On Wed, May 16, 2012 at 4:51 PM, John Cooper <[email protected]> wrote:
> Hi all,
>
> I'm new to Ruby and I've been working through the book "Programming
> Ruby: The Pragmatic Programmer's Guide"
>
> Working through their jukebox example, I have come across a couple of
> things that don't quite make sense to me.
>
> First, if I have a class with accessor methods but no mutator methods, I
> can still modify the instance variables. The code in the attachment
> reference.rb has the output:
>
> Blur - Song 2 (180)
> Blur - song 2 (180)
>
> The instance variable title of song2 has been modified. This makes sense
> to me, since the variables are passed by reference - I guess I'd need to
> return a copy from my accessor method to avoid this happening. Is there
> a neat way to do this?

Dunno whether you find that neat

def foo
  @foo.dup
  # ultra save: @foo.dup rescue @dup
end

You could even create a custom variant of attr_reader which generates this.
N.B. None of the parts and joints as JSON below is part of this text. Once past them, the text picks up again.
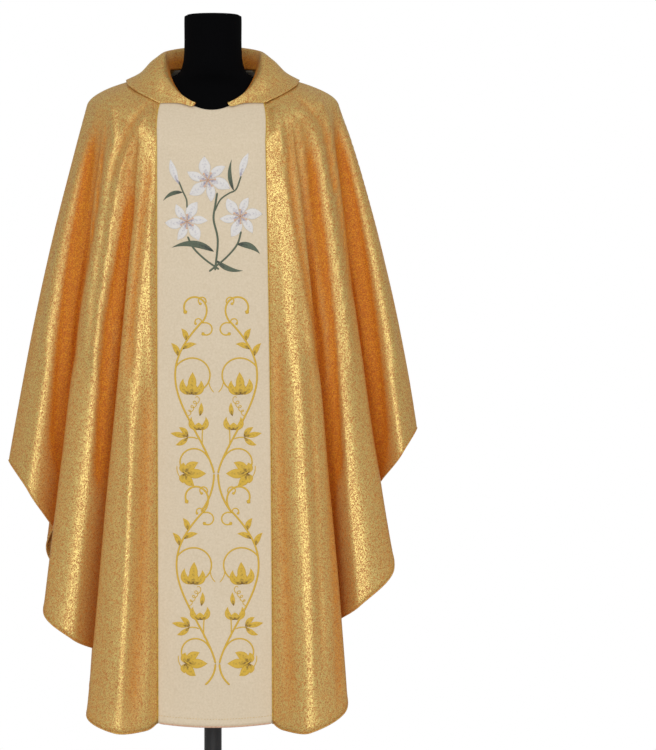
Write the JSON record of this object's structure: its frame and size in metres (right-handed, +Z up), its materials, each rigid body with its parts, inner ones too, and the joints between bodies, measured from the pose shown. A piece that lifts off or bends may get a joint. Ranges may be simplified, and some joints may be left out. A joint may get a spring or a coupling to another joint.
{
  "type": "gothic chasuble on dress form",
  "caption": "Poncho-shaped church vestment of gold cloth with a cream column and a rolled collar, draped on a limbless dress form with a pole and a round base.",
  "frame": {"origin": "on the floor below the middle of the whole part, on the axis of the pole", "axes": "X to the wearer's left, Y from the garment's front to its back, Z up"},
  "size_m": [0.7951, 0.43, 1.594],
  "materials": {
    "gold_cloth": "metallic gold lame, fine glittering weave with a soft sheen",
    "cream_cloth": "matt cream weave with fine cross ribs",
    "form_black": "matt black",
    "stand_steel": "satin black powder coat"
  },
  "bodies": {
    "root": {"front_panel": "cream_cloth", "back_panel": "cream_cloth", "front_right": "gold_cloth", "front_left": "gold_cloth", "back_right": "gold_cloth", "back_left": "gold_cloth", "collar": "gold_cloth", "form_torso": "form_black", "stand_pole": "stand_steel", "stand_base": "stand_steel"}
  },
  "joints": []
}
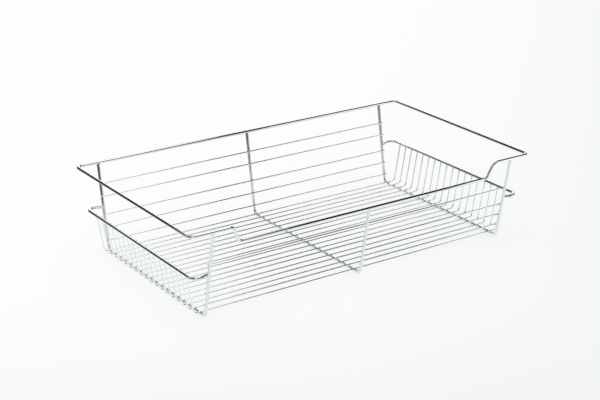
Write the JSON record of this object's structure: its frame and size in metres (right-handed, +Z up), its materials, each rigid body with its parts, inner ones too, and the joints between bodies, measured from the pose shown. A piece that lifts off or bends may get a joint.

Or you freeze instance variables.

> To add further confusion, the code in the attachment reference2.rb -
> with an identical definition of the class Song, with a call to
> .downcase! in WordIndex::index does not modify the instance variables in
> the Song class, even though, to my eyes, the title and artist strings
> are being passed around just the same as in the previous simpler
> example.

word.downcase! works on the scan result which is not the original string.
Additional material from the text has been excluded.